Donald Trump is like a child pulling the wings off flies – all means and no end
We are living with the nihilism of bombs. When Donald Trump says in relation to Iran that “we’ll just keep bombing our little hearts out”, he gives voice to the murderous puerility of his war. As with a kid pulling the wings off flies, this brutality is its own purpose. It is all means and no ends. And in this it is the logical conclusion of a process of ultraviolent futility that has been under way since the second World War.
In spring 1945, the leading US economist John Kenneth Galbraith arrived in Germany. His mission was to help lead the United States Strategic Bombing Survey. This was a review commissioned by the US president Franklin D Roosevelt to determine how effective the massive aerial assault on Germany had been. Had it actually worked?
It was obvious in one sense that it had: Galbraith saw with his own eyes what he called in his memoir A Life in Our Times the “utterly sickening sight” of pulverised cities. The human cost was no less evident. But the question Galbraith was tasked with answering was how much damage had been done to the Nazi war economy.

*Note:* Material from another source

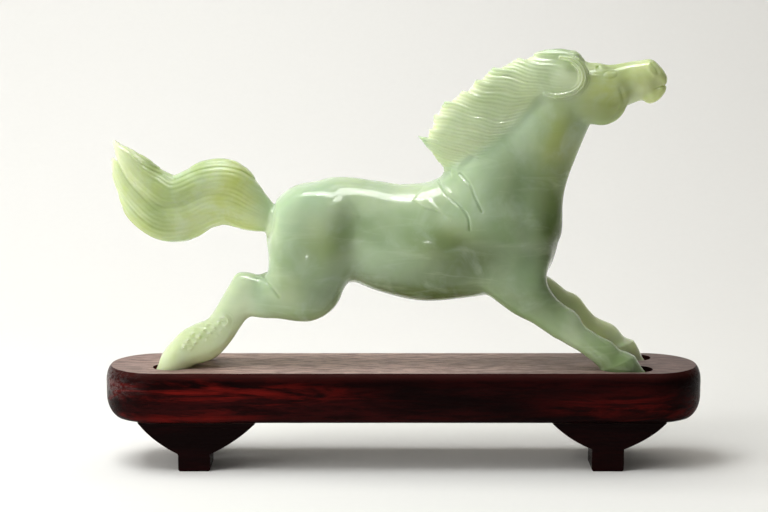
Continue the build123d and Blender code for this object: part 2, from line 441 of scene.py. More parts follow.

The answer was, to him, quite shocking: “We were beginning to see that we were encountering one of the greatest, perhaps the greatest, miscalculation of the war.” What he and his team of analysts found was that “as bombing intensified, war production increased.” Galbraith determined that by September 1944, when the US and British bombing campaign reached its peak, German production of military aircraft was “nearly twice what it was before the raids”.